--- Start LISTING ---

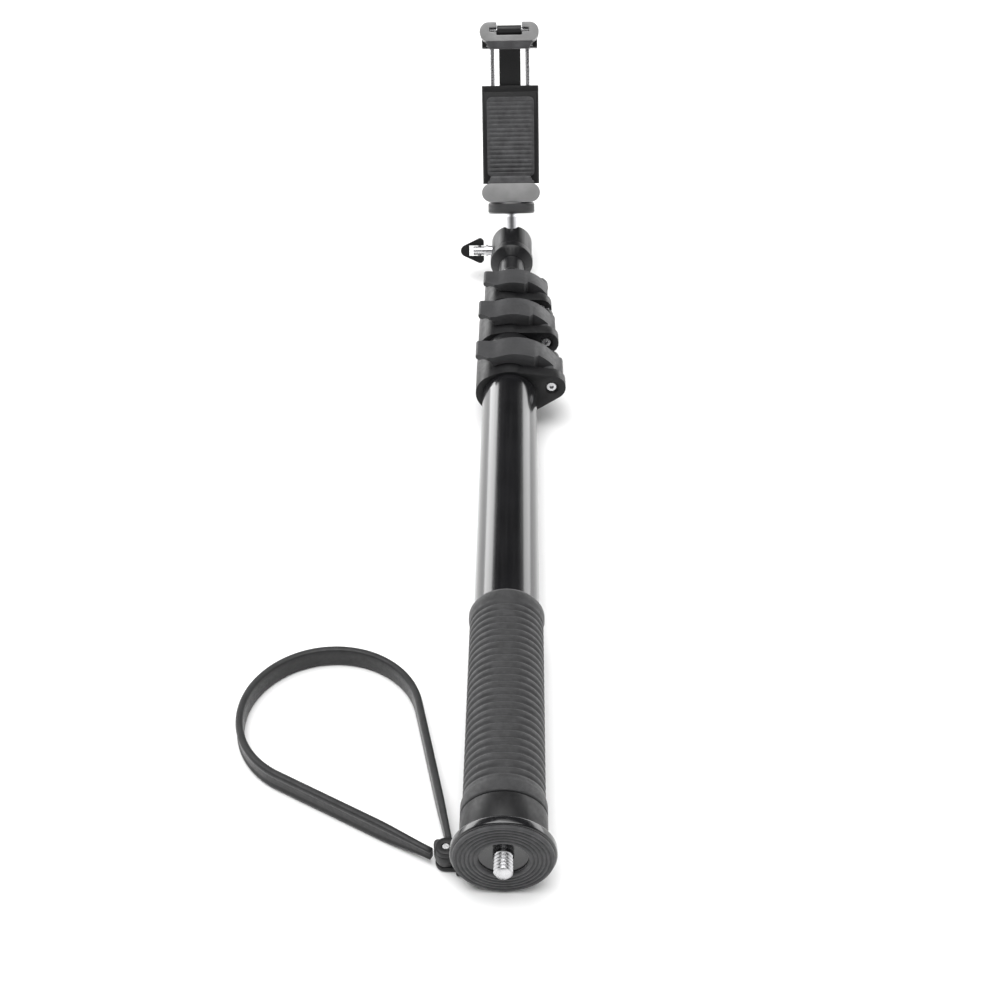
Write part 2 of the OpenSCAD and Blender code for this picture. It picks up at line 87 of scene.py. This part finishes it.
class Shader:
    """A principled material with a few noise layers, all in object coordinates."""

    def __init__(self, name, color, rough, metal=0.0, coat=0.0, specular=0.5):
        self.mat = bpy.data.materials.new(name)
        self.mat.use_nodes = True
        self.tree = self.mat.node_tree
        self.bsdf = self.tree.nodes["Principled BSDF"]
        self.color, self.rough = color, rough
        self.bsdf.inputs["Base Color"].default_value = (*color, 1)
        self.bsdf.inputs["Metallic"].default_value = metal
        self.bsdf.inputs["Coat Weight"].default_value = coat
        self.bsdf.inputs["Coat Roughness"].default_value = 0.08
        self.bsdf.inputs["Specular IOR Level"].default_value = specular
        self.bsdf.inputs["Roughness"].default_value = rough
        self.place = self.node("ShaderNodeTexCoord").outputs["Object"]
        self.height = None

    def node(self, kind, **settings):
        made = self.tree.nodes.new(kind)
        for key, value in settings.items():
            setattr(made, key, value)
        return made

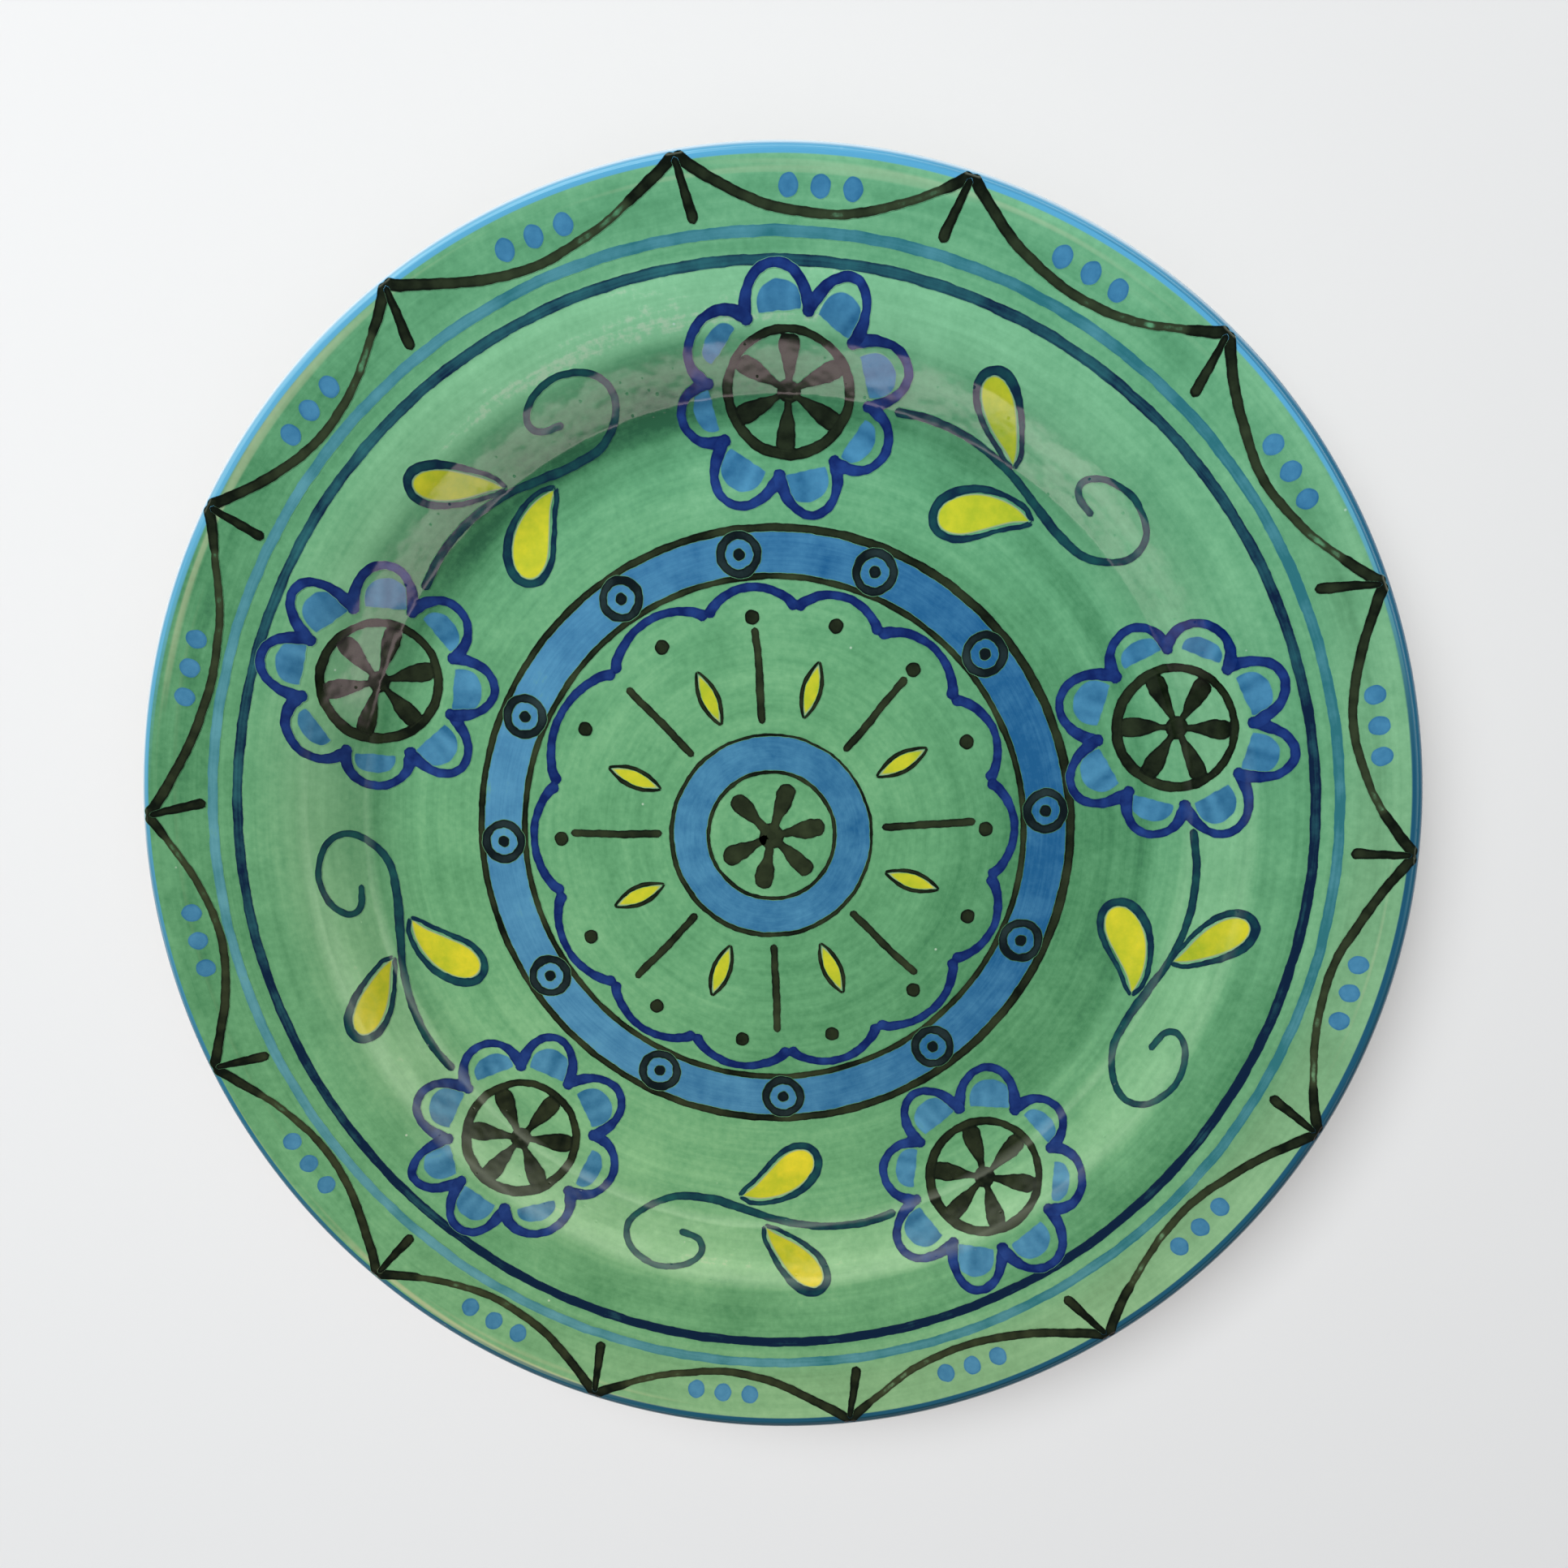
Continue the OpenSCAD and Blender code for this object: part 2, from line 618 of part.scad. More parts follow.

--- End LISTING ---

TASK BRIEF:
Copy every line of the records above that holds the word "code".

EXERCISE OUTPUT:
Write part 2 of the OpenSCAD and Blender code for this picture. It picks up at line 87 of scene.py. This part finishes it.
Continue the OpenSCAD and Blender code for this object: part 2, from line 618 of part.scad. More parts follow.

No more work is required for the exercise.